When Don Shula was in junior high school, his hardworking Hungarian-immigrant parents refused to let him play football after he tore his nose open in a game. Undeterred, Shula forged his parents' signatures on the permission slip, and kept playing. The determined 11-year-old didn't become the priest his family hoped he would, but not even he imagined playing and achieving Hall of Fame status as a coach in the National Football League.

Mark Ribowsky, biographer of sports and music personalities (Dreams to Remember), details the "lantern-jawed" stalwart's five decades of football in Shula: The Coach of the NFL's Greatest Generation.
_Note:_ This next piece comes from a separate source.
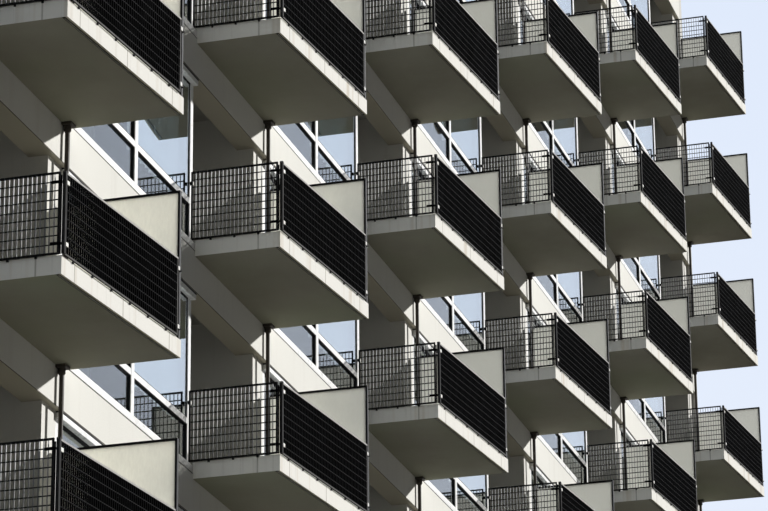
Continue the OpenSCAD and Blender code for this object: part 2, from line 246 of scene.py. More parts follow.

Shula's career had more than adequate peaks to overshadow the valleys, but Ribowsky does not gloss over the "failures" that provided grist for the success mill and forged Shula's process of gritty, old-school discipline and grinding. An undefeated season coaching the Baltimore Colts went famously sideways in Super Bowl III, when the heavily favored Colts fell prey to Broadway Joe Namath's outlandish guarantee that his Jets team would win.

After losing another championship coaching the Miami Dolphins in 1972, Shula finally got a Super Bowl ring, and an as-yet-unmatched perfect season, in 1973. Ribowsky provides superb particulars about that game (and many others), including Shula's wife cold-cocking a rude fan and his watch being stolen off his wrist as his players hoisted him in victory. Comprehensive and straight-shooting about Shula's persona and career, touching on cultural influences of race, drugs and politics, Shula is a treasure trove of insight on one of the game's greats.

STREET SENSE: I love a biography that doesn't universally glow about the subject. We all have our shittiness. Ribowsky does a great job of that here. Shula was a big part of the football I watched as a kid and back in my day we rarely saw or knew much about the "off-the-field" persona (at least vastly diminished from today). I came away from this book with mixed feelings about Don Shula. His was a different age in so many ways, making it hard to "judge" by today's standards. No one can doubt he was driven and to many a great coach. I balked at some of the religion and (of course) resultant hypocrisy. But complex human beings are fascinating and Ribowsky kept me fairly riveted.

COVER NERD SAYS: Simple, but I like it. When you have a face as recognizable as Shula's you don't have to get very fancy to hit/find your audience. A good, old-timey photo and font in Dolphin colors. Done. If there's any doubt, the well-placed yet still unobtrusive subtitle does the trick (even though I take issue with the subtitle's text, which doesn't really compute when you sit and think about it - so don't).